Slow Counting

From PostgreSQL wiki
Jump to navigationJump to search

Index-only scans have been implemented in Postgres 9.2. providing some performance improvements where the visibility map of the table allows it.

A full count of rows in a table can be comparatively slow in PostgreSQL:

SELECT count(*) FROM tbl;

The reason is related to the MVCC implementation in PostgreSQL. The fact that multiple transactions can see different states of the data means that there can be no straightforward way for "COUNT(*)" to summarize data across the whole table. PostgreSQL must walk through all rows to determine visibility. This normally results in a sequential scan reading information about every row in the table.
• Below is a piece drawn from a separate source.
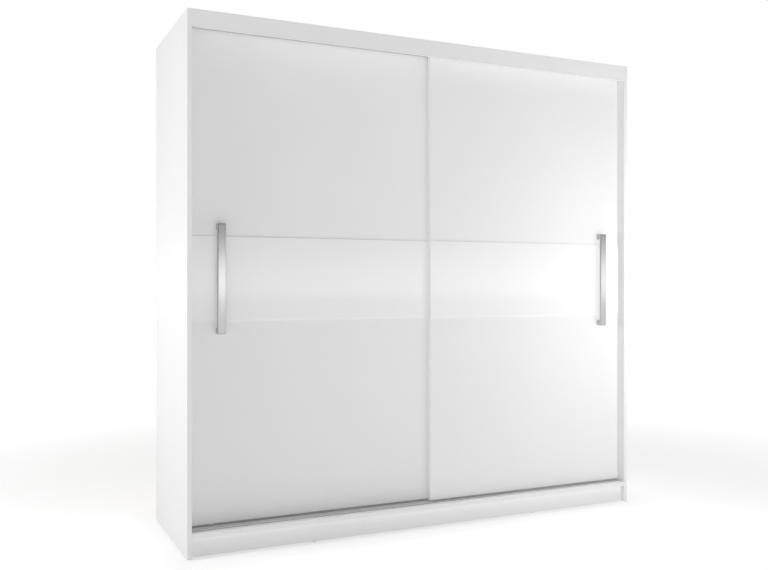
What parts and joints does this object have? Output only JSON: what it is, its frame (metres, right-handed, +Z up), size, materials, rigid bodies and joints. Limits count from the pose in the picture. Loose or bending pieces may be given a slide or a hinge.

EXPLAIN ANALYZE reveals what's going on:

postgres=# EXPLAIN ANALYZE SELECT COUNT(*) FROM tbl;
                                                      QUERY PLAN                                                       
-----------------------------------------------------------------------------------------------------------------------
 Aggregate  (cost=4499.00..4499.01 rows=1 width=0) (actual time=465.588..465.591 rows=1 loops=1)
   ->  Seq Scan on tbl  (cost=0.00..4249.00 rows=100000 width=0) (actual time=0.011..239.212 rows=100000 loops=1)
 Total runtime: 465.642 ms
(3 rows)

Worth noting that only the full count must be so pessimistic; if augmented with a "WHERE" clause like:

SELECT COUNT(*) FROM tbl WHERE status = 'something';

PostgreSQL will take advantage of available indexes against the restricted field(s) to limit how many records must be counted. This can greatly accelerate such queries. PostgreSQL will still need to read the resulting rows to verify that they exist. Other database systems may only need to reference the index in this situation.

Estimating the row count

PostgreSQL can query "estimates" or "cached" values for a table's size (much faster). See Count estimate for details.